Baca berita tanpa iklan. Gabung Kompas.com+

Tari Bedhaya Ketawang, Tarian Sakral Keraton Kasunanan Surakarta

Kompas.com - 11/02/2021, 15:45 WIB
Ari Welianto

Penulis

KOMPAS.com - Tari Bedhawa Ketawang merupakan tarian sakral atau suci yang dimiliki oleh Keraton Kasunanan Surakarta yang memiliki sarat makna.

Tari Bedhawa Ketawang sebuah tari lambang kebesaran yang hanya ditarikan ketika upacara peringatan kenaikan atau penobatan tahta raja atau disebut Tingalandelam Jumenang.

Dilansir dari situs Pemerintah Provinsi Daerah Istimewa Yogyakarta, tari Bedhaya Ketawang adalah tarian kebesaran yang hanya dipertunjukkan ketiak penobatan serta peringatan kenaikan tahta raja di Keraton Kasunanan Surakarta.

Tari Bedhaya Ketawang merupakan tarian sakral yang suci bagi masyarakat dan Keraton Kasunan Surakarta.

Nama Tari Bedhawa Ketawang diambil dari kata "bedhaya" yang memiliki arti penari wanita di istana. Kata "ketawang" berasal dari kata tawang yang berati langit.

Kata ketawang melambangkan suatu yang tinggi, suci, dan tempat tinggal para dewa. Para penarinya dilambangkan seperti letak bintang kalajengking yang jumlahnya sembilan.
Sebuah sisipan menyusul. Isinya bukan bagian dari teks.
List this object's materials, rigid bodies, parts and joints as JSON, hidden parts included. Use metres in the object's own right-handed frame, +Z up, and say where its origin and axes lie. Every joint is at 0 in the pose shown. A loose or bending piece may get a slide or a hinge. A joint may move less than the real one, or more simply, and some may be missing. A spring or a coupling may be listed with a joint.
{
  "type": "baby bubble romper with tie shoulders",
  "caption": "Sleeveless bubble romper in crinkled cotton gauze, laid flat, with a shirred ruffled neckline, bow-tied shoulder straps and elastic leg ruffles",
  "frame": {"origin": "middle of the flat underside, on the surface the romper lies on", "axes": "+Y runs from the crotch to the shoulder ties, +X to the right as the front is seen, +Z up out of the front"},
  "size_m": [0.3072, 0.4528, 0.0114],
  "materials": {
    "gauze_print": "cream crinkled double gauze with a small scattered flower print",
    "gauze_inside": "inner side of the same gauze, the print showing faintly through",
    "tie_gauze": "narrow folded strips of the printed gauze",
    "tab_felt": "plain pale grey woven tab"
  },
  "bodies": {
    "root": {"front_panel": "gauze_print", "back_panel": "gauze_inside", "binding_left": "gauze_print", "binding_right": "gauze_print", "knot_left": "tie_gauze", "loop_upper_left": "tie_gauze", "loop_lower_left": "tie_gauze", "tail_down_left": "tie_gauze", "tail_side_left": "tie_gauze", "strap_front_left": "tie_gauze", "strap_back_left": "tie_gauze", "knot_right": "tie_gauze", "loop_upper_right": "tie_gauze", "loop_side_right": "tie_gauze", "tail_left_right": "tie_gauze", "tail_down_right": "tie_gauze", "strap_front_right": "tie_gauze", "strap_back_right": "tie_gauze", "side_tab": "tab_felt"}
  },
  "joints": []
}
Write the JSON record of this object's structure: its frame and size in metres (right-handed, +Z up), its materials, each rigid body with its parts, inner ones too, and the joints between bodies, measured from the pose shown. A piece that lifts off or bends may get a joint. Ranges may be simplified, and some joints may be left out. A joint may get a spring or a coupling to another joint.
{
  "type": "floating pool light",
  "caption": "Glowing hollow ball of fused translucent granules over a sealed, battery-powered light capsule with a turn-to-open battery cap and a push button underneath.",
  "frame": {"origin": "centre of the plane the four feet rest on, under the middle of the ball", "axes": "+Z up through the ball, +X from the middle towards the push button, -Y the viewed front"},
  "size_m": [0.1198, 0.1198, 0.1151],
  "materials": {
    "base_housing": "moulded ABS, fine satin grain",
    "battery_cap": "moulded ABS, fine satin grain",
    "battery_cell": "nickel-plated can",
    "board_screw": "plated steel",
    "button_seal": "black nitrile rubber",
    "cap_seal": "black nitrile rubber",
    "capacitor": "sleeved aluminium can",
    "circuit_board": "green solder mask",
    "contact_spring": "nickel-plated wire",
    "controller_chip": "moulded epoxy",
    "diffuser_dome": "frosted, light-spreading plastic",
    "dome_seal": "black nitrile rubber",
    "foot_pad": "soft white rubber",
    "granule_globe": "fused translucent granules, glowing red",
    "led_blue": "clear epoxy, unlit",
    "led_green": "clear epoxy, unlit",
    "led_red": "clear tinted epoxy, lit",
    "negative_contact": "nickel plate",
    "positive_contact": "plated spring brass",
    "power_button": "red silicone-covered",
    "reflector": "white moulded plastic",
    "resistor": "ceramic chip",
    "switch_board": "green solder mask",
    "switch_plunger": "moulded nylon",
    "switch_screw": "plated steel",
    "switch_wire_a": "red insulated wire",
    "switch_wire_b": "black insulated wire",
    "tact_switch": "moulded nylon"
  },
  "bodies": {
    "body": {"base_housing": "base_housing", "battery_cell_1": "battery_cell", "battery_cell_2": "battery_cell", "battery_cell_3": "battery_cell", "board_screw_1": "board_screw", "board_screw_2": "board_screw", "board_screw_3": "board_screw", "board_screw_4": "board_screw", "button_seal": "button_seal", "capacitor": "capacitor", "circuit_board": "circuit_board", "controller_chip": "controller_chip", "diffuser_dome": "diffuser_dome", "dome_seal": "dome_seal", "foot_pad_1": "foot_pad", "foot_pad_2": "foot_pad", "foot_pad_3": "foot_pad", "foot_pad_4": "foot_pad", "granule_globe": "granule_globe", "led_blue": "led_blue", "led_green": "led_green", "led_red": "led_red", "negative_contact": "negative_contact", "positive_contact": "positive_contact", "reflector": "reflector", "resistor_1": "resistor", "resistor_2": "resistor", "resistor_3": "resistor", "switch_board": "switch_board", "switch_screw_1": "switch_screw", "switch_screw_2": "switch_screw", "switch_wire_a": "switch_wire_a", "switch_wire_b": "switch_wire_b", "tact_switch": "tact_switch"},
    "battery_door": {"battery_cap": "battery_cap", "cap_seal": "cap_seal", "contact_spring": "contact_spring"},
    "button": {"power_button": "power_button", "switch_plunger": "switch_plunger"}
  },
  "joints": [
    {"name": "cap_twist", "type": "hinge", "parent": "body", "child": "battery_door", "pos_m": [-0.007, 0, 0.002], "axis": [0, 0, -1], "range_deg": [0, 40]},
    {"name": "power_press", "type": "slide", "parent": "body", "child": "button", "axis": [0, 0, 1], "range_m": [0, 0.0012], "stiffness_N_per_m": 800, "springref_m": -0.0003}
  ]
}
Baca juga: Tari Cokek, Tari Tradisional Masyarakat Betawi

Sejarah tari Bedhaya Ketawang

Tari Bedhaya Ketawang juga menjadi salah satu pusaka warisan leluhur yang dimiliki raja dan merupakan konsep legitimasi raja.

Gerakan tarian tersebut mengandung makna falsafah yang tingga. Sehingga masih berjalan sesuai dengan pakem hingga saat ini.

Tari Bedhaya Ketawang sudah ada pada zaman Kerajaan Mataram yang dipimpin Sultan Agung Hanyakrakusuma pada 1623-1645.

Menurut cerita, pada saat memerintah Sultan Agung melakukan ritual semedi lalu mendengar suara senandung dari arah langit.

Suara tersebut membuat Sultan Agung terkesima, kemudian memanggil para pengawal dan mengutarakannya.

Pengawal tersebut yaitu Panembahan Purbaya, Kyai Panjang Mas, Pangeran Karang Gayam II serta Tumenggung Alap-Alap.

Dari kejadian itu kemudian Sultan Agung menciptakan tarian yang diberi nama bedhaya ketawang.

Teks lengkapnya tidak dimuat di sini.